# Floppy ears after neutering?



## CooperChi (Dec 16, 2004)

My little guy got neutered yesterday, along with 5 teeth pulled and a tatoo  . He is a lot better today than he was when I picked him up yesterday, thank goodness (I wanted to cry he looked so sad)! His ears always stuck straight up before the operation, but now they are floppy again. I am wondering if their ears go floppy when they are sick, or stressed? (they are so cute floppy)lol. Also, how do I make pictures smaller so they can be posted?


----------



## SC (Oct 15, 2004)

Yes their ears sometimes do get floppy when they are not feeling 100% and also when they are teething. I'm sure his ears will come back up! 
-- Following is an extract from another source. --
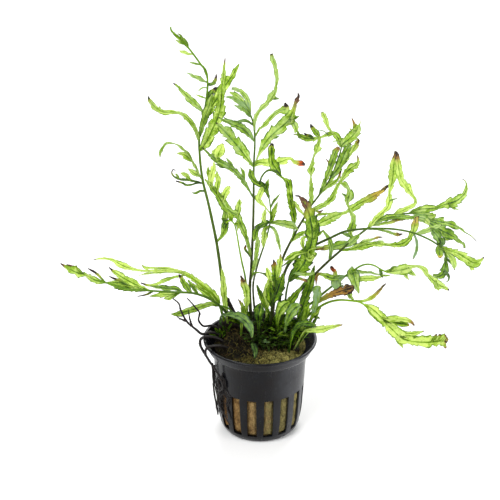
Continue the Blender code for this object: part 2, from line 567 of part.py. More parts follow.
def join(base, pieces):
    """One solid of a base and the pieces that grow from it, by Boolean unions."""
    for piece in pieces:
        union = base.modifiers.new("join " + piece.name, "BOOLEAN")
        union.operation = "UNION"
        union.solver = "MANIFOLD"
        union.object = helper(piece)
    made = solid_mesh(base)
    for piece in pieces:
        bpy.data.objects.remove(piece)
    return made


def cut(base, cutters):
    """The base with the cutters' shapes taken out."""
    for cutter in cutters:
        difference = base.modifiers.new("cut " + cutter.name, "BOOLEAN")
        difference.operation = "DIFFERENCE"
        difference.solver = "MANIFOLD"
        difference.object = cutter
    return solid_mesh(base)


def turned(name, profile, sides, collection, finish=None):
    """A profile of (radius, height) points, in mm, turned round the Z axis with a Screw."""
    mesh = bpy.data.meshes.new(name)
    mesh.from_pydata([(r * MM, 0, z * MM) for r, z in profile],
                     [(i, i + 1) for i in range(len(profile) - 1)], [])
    obj = new_object(name, mesh, collection, finish)
    screw = obj.modifiers.new("turn", "SCREW")
    screw.steps = sides
    screw.render_steps = sides
    screw.use_merge_vertices = True
    screw.merge_threshold = 1e-6
    return solid_mesh(obj)


def wall_radius(height):
    """Outer radius of the pot's plain wall at a height, in mm."""
    share = (height - FOOT_ROUNDING) / (POT_HEIGHT - COLLAR_DROP - FOOT_ROUNDING)
    return WALL_FOOT_RADIUS + (WALL_TOP_RADIUS - WALL_FOOT_RADIUS) * share


def make_pot(parts, cutters):
    """A thin tapered cup with a flared collar and a flat lip, slotted round its lower half."""
    collar = POT_HEIGHT - COLLAR_DROP
    lip = POT_HEIGHT - LIP_HEIGHT
    outside = [
        (RIM_RADIUS, POT_HEIGHT), (RIM_RADIUS, lip), (RIM_RADIUS - WALL, lip),
        (COLLAR_RADIUS, collar), (WALL_TOP_RADIUS, collar - 0.5), (WALL_FOOT_RADIUS, FOOT_ROUNDING),
        (WALL_FOOT_RADIUS - 0.9, 1.1), (FOOT_RADIUS, 0), (0, 0),
    ]
    inside = [
        (0, FLOOR), (FOOT_RADIUS - 0.4, FLOOR), (WALL_FOOT_RADIUS - WALL, FOOT_ROUNDING + 0.6),
        (WALL_TOP_RADIUS - WALL, collar - 0.9), (COLLAR_RADIUS - WALL, collar - 0.2),
        (RIM_RADIUS - 2 * WALL, lip), (RIM_RADIUS - 1.3 * WALL, POT_HEIGHT),
        (RIM_RADIUS, POT_HEIGHT),
    ]
    pot = turned("pot", outside + inside, POT_SIDES, parts, "pot")
    shape = bmesh.new()
    for k in range(SLOT_COUNT):
        turn = Matrix.Rotation(SLOT_PHASE + k * math.tau / SLOT_COUNT, 4, "Z")
        size = Matrix.Diagonal((SLOT_WIDTH * MM, 9 * MM, (SLOT_HIGH - SLOT_LOW) * MM, 1))
        middle = Vector((0, -WALL_FOOT_RADIUS * MM, (SLOT_HIGH + SLOT_LOW) / 2 * MM))
        bmesh.ops.create_cube(shape, size=1, matrix=turn @ Matrix.Translation(middle) @ size)
    for k in range(FOOT_SLOT_COUNT):
        turn = Matrix.Rotation(k * math.tau / FOOT_SLOT_COUNT, 4, "Z")
        size = Matrix.Diagonal((FOOT_SLOT_WIDTH * MM, (FOOT_SLOT_OUTER - FOOT_SLOT_INNER) * MM, 8 * MM, 1))
        middle = Vector((0, -(FOOT_SLOT_OUTER + FOOT_SLOT_INNER) / 2 * MM, 0))
        bmesh.ops.create_cube(shape, size=1, matrix=turn @ Matrix.Translation(middle) @ size)
    slots = bpy.data.meshes.new("slots")
    shape.to_mesh(slots)
    shape.free()
    return cut(pot, [helper(new_object("slots", slots, cutters))])


def wool_swell(x, y):
    """How far the wool's top stands above or below its level, in mm: high at the crown, low in front."""
    crown = 1.6 * np.exp(-((x - 2) ** 2 + (y - 8) ** 2) / 160)
    left = 1.0 * np.exp(-((x + 13) ** 2 + (y - 6) ** 2) / 70)
    return crown + left + 0.35 * np.sin(0.55 * x + 0.8) * np.cos(0.5 * y)


def make_wool(name, lift, collection, finish=None):
    """The rock wool plug fills the pot from its floor to just under the rim."""
    collar = POT_HEIGHT - COLLAR_DROP
    inner = WALL + GAP
    profile = [
        (0, WOOL_TOP + lift), (8, WOOL_TOP + lift), (15, WOOL_TOP + lift),
        (COLLAR_RADIUS - inner + 0.5, WOOL_TOP - 0.9 + lift), (WALL_TOP_RADIUS - inner, collar - 1),
        (WALL_FOOT_RADIUS - inner, FOOT_ROUNDING + 0.9), (FOOT_RADIUS - 1, FLOOR + GAP), (0, FLOOR + GAP),
    ]
    wool = turned(name, profile, WOOL_SIDES, collection, finish)
    for vertex in wool.data.vertices:
        if vertex.co.z > (WOOL_TOP - 0.5 + lift) * MM:
            vertex.co.z += wool_swell(vertex.co.x / MM, vertex.co.y / MM) * MM
    return wool


def blade_width(share):
    """Half width along a leaf, 0 at its base to 1 at its tip, as a share of the widest."""
    swell = np.sin(np.pi * np.clip(share, 0, 1) ** 0.85) ** 0.75
    return np.maximum(swell, BASE_SHARE * (1 - share))


def blade_mesh(name, middle, half_width, tilt, collection, finish=None, root=0.0):
    """A leaf blade: diamond sections with a thick midrib and thin toothed margins, closed to a point.
    root is the half thickness of a stalk that the blade starts as."""
    count = len(middle) - 1
    share = np.linspace(0, 1, count + 1)[:, None]
    along = unit(np.gradient(middle, axis=0))
    middle = np.vstack([middle[:1] - along[:1] * BASE_SINK, middle[1:]])
    normal = unit(facing - along * (along @ facing)[:, None])
    across = np.cross(along, normal)
    across, normal = (across * math.cos(tilt) + normal * math.sin(tilt),
                      normal * math.cos(tilt) - across * math.sin(tilt))
    width = half_width * blade_width(share)
    tooth = (np.arange(count + 1) % 2)[:, None]
    left_width = width * (1 - TOOTH_DEPTH * tooth)
    right_width = width * (1 - TOOTH_DEPTH * (1 - tooth))
    sweep = along * STATION_LENGTH * 0.25
    thickness = np.maximum(MIDRIB_THICKNESS * (1 - 0.6 * share), root * (1 - share) ** 2)
    left = middle + across * left_width + sweep * (1 - tooth) * (share > 0)
    right = middle - across * right_width + sweep * tooth
    rings = np.stack([left, middle + normal * thickness, right, middle - normal * thickness], axis=1)
    rings = rings[:-1]
    points = np.vstack([rings.reshape(-1, 3), middle[-1:]]) * MM
    faces = [(0, 1, 2, 3)]
    for ring in range(count - 1):
        for side in range(4):
            here, there = 4 * ring + side, 4 * ring + (side + 1) % 4
            faces.append((here, here + 4, there + 4, there))
    last, tip = 4 * (count - 1), 4 * count
    faces += [(last + side, tip, last + (side + 1) % 4) for side in range(4)]
    mesh = bpy.data.meshes.new(name)
    mesh.from_pydata(points.tolist(), [], faces)
    shape = bmesh.new()
    shape.from_mesh(mesh)
    face_outwards(shape)
    shape.to_mesh(mesh)
    shape.free()
    return new_object(name, mesh, collection, finish)


def filled(points):
    """Many points along straight lines between the given ones."""
    share = np.linspace(0, 1, 12, endpoint=False)[:, None, None]
    return np.vstack([(points[:-1] + (points[1:] - points[:-1]) * share).reshape(-1, 3), points[-1:]])


def leaflet_route(grown, picture, lean):
    """A leaflet's route as (across, up, back): it starts on the plant and leans to its tip."""
    start = grown[np.hypot(grown[:, 0] - picture[0][0], grown[:, 1] - picture[0][1]).argmin()]
    flat = np.array([start[:2], *picture[1:]])
    run = np.r_[0, np.cumsum(np.linalg.norm(np.diff(flat, axis=0), axis=1))]
    back = start[2] + lean * (run / run[-1]) ** 1.3
    return smooth_route(np.column_stack([flat, back]), STATION_LENGTH, MOST_STATIONS)


def make_frond(name, plan, parts, cutters):
    """A stalk with its leaflets, grown together into one solid and cut off at the rhizome."""
    route = smooth_route([seen(plan["foot"]), *plan["stalk"]], STALK_SEGMENT)
    grown = filled(route)
    radii = plan["radius"] * np.linspace(1, 0.42, len(route))
    stalk = tube(name, fanned(route), radii, parts, "frond")
    leaflets = []
    for index, (picture, half_width, lean) in enumerate(plan["leaflets"]):
        route = leaflet_route(grown, picture, lean)
        grown = np.vstack([grown, filled(route)])
        tilt = TILT * math.sin(TILT_STEP * index)
        leaflets.append(blade_mesh("leaflet_%02d" % index, fanned(route), half_width, tilt, parts))
    return cut(join(stalk, leaflets), cutters)


def make_small_leaf(name, plan, index, parts, cutters):
    foot, picture, half_width = plan
    route = smooth_route([seen(foot), *picture], STATION_LENGTH, MOST_STATIONS)
    tilt = TILT * math.sin(TILT_STEP * index)
    blade = blade_mesh(name, fanned(route), half_width, tilt, parts, "frond", root=0.6)
    return flat_faced(cut(blade, cutters))


def make_stem(name, route, given_radii, swell, collection, finish=None):
    points = smooth_route(route, 3.4)
    given = np.linspace(0, 1, len(given_radii))
    radii = np.interp(np.linspace(0, 1, len(points)), given, given_radii)
    radii = radii * (1 + 0.1 * (np.arange(len(points)) % 2)) + swell
    return tube(name, points, radii, collection, finish, resolution=1)


def make_rhizome(name, swell, collection, grown, finish=None):
    """The creeping stem and its branch, with whatever else has grown from it."""
    branch = make_stem(name + "_branch", BRANCH_ROUTE, BRANCH_RADII, swell, collection)
    return join(make_stem(name, RHIZOME_ROUTE, RHIZOME_RADII, swell, collection, finish), [branch, *grown])


def make_shoots(collection):
    grown = [tube("stump", STUMP_ROUTE, STUMP_RADII, collection, None)]
    for index, (half_width, route) in enumerate(SHOOTS):
        middle = smooth_route(route, 2.5)
        grown.append(blade_mesh("shoot_%d" % index, middle, half_width, index, collection, root=0.7))
    return grown


def make_root(name, parts, cutters):
    radius, route = ROOTS[name]
    points = smooth_route(route, 4.0)
    root = tube(name, points, radius * np.linspace(1.15, 0.7, len(points)), parts, "root")
    forks = []
    for fork_radius, fork_route in ROOT_FORKS.get(name, []):
        points = smooth_route(fork_route, 3.0)
        radii = fork_radius * np.linspace(1, 0.7, len(points))
        forks.append(tube("fork_%d" % len(forks), points, radii, parts, None))
    return cut(join(root, forks), cutters)


def main():
    for obj in list(bpy.data.objects):
        bpy.data.objects.remove(obj)
    scene = bpy.context.scene
    scene.unit_settings.scale_length = 1.0
    parts = bpy.data.collections.new("potted_water_fern")
    cutters = bpy.data.collections.new("cutters")
    scene.collection.children.link(parts)
    scene.collection.children.link(cutters)

    make_pot(parts, cutters)
    make_rhizome("rhizome", 0, parts, make_shoots(cutters), "rhizome")
    rhizome_room = helper(make_rhizome("rhizome_room", GAP, cutters, []))
    wool_room = helper(make_wool("wool_room", GAP, cutters))
    cut(make_wool("rock_wool", 0, parts, "wool"), [rhizome_room])
    rooms = [rhizome_room, wool_room]
    for index, (name, plan) in enumerate(SMALL_LEAVES.items()):
        make_small_leaf(name, plan, index, parts, rooms)
    for name, plan in FRONDS.items():
        make_frond(name, plan, parts, rooms)
    for name in ROOTS:
        make_root(name, parts, rooms)


main()
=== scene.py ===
# A potted water fern: lobed fronds on a creeping rhizome, in a slotted black nursery pot of rock wool.
# Lengths are in mm until a mesh is made. The plant's routes are (across, up, back): across and up are
# read in the upright front view from the middle of the rim, back is the distance behind the pot's axis.
import math

import bpy
import numpy as np
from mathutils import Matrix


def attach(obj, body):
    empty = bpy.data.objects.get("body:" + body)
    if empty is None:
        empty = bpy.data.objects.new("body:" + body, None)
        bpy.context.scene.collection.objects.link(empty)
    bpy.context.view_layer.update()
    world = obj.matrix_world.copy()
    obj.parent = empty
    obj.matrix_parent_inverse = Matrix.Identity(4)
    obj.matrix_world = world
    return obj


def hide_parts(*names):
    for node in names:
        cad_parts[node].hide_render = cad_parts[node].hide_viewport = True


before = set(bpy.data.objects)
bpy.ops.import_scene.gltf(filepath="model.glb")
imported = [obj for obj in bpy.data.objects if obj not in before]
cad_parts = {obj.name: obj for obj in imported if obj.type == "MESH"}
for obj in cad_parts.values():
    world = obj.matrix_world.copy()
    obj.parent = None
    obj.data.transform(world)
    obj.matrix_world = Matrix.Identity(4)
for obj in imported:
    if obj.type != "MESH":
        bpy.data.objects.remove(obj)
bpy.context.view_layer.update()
print("frame loaded:", len(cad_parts), "nodes")

mm = 0.001
view = {
    "elevation": math.radians(25.0), "distance": 620.0, "aimAcross": -4.4, "aimUp": 37.5, "rimHeight": 44.0,
    "cameraLift": 0.62, "frameWidth": 219.3,
}
fan = {"across": 3.0, "up": 3.0, "back": 4.0, "start": 25.0, "length": 130.0}
forward = np.array([0.0, math.cos(view["elevation"]), -math.sin(view["elevation"])])
upward = np.array([0.0, math.sin(view["elevation"]), math.cos(view["elevation"])])
sideways = np.array([1.0, 0.0, 0.0])
eye = (np.array([0.0, 0.0, view["rimHeight"]]) + sideways * view["aimAcross"]
       + upward * view["aimUp"] - forward * view["distance"])


# Where the line of sight through (across, up) crosses the plane y = back.
def place(route):
    route = np.atleast_2d(np.asarray(route, float))
    ray = (forward * view["distance"] + np.outer(route[:, 0] - view["aimAcross"], sideways)
           + np.outer(route[:, 1] - view["aimUp"], upward))
    return eye + ray * ((route[:, 2] - eye[1]) / ray[:, 1])[:, None]


# The (across, up) at which a real point is seen, and its back
def seen(point):
    sight = np.asarray(point, float) - eye
    sight = sight * view["distance"] / (sight @ forward)
    return (sight @ sideways + view["aimAcross"], sight @ upward + view["aimUp"], point[1])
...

I can't really help you with the resizing. I have an account with photobucket where I store my photos. I love that site because it is free and easy! When you store the photo there, you also have the option to resize it.


----------



## KB (Apr 13, 2004)

they do flop when sick and or teething etc. Sure hope your guy is better soon. :wave: 

on the pics you can use paint shop or there are many photo programs out there. I can also do it for you, if you need. Just e-mail it to me :wave:


----------



## mom2chis (Jul 10, 2004)

I'd like to have a picture show up when I send a message. Can you help me with that. Also, how can I make a box to show up under my signature... lead me to the instructions. Please... Thanks!!


----------



## KB (Apr 13, 2004)

mom2chis said:


> I'd like to have a picture show up when I send a message. Can you help me with that. Also, how can I make a box to show up under my signature... lead me to the instructions. Please... Thanks!!
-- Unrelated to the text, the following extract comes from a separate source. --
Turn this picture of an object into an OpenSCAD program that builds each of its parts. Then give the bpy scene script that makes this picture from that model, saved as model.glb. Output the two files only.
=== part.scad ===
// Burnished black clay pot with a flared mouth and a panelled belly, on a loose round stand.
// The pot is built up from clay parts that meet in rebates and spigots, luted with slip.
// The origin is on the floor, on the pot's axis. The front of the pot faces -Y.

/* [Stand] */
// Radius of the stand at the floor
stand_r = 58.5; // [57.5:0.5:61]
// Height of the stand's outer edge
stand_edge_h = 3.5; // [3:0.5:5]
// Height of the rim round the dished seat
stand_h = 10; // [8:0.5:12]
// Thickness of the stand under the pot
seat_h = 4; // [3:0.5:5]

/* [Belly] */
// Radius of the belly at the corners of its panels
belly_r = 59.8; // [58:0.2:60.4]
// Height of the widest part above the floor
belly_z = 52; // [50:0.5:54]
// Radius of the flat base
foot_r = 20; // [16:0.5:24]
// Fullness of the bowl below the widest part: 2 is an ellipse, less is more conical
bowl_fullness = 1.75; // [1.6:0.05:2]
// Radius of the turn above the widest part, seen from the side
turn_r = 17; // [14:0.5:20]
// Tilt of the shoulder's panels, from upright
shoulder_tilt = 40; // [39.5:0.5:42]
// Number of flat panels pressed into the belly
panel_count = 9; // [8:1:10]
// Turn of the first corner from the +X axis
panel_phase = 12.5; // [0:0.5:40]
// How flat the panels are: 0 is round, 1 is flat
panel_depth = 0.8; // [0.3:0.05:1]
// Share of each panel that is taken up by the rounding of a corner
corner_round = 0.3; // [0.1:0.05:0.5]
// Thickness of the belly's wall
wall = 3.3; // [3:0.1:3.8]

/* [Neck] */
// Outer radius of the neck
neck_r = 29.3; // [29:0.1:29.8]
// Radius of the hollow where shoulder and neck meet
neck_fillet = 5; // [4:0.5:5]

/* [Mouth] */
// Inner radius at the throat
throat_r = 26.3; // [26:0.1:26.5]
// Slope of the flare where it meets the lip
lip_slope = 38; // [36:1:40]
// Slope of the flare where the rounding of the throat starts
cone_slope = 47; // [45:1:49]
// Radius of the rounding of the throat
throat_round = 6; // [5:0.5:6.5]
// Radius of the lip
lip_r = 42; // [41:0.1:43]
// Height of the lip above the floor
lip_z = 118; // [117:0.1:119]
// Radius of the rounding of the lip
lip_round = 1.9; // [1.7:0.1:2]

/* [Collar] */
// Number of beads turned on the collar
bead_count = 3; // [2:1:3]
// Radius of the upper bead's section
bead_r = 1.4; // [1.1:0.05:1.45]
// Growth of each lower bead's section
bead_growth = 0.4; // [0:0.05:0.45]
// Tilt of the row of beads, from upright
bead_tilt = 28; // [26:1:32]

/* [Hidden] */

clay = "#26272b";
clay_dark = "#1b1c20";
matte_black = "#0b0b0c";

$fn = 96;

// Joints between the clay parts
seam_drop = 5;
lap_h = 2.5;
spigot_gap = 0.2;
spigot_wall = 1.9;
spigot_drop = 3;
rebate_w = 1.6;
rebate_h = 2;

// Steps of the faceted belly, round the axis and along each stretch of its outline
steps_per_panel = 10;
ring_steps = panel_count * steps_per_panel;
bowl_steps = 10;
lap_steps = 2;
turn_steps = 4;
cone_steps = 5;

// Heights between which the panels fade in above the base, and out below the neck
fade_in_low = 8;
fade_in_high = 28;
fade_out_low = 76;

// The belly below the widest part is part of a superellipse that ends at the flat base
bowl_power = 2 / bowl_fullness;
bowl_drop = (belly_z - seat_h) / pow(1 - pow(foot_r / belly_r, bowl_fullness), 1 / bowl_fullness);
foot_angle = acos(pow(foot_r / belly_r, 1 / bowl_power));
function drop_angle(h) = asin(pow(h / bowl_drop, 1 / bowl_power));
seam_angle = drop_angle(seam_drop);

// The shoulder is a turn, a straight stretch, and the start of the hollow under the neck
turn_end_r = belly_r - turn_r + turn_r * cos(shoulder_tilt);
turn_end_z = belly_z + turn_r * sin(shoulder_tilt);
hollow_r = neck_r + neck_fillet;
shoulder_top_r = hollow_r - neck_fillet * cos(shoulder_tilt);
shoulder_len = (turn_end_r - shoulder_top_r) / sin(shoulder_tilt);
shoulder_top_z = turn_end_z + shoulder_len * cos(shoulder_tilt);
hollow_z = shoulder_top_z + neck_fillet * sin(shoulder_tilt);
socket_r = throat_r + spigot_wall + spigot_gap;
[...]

 Go to the siggy section there are a few people that do siggys you just need to ask and provide pics :wave:


----------



## CooperChi (Dec 16, 2004)

Thanks so much for your replies and information! Also - Kemos Mamma, thanks for the offer to resize my photos. We just moved, so the computer all my pics are on is not set up yet. Once I get around to doing that, I will try to resize them and if I can't do it, I will call on you for help if you don't mind! Thanks again!!


----------



## KJsChihuahuas (Jan 6, 2005)

Chihuahuas ears do go down when they are not feeling good. They should come back up soon!!


----------



## this_natalie (Nov 26, 2004)

That's good to know. And I think that's cute that they have their own little way of telling us how they're feeling... With floppy ears.


----------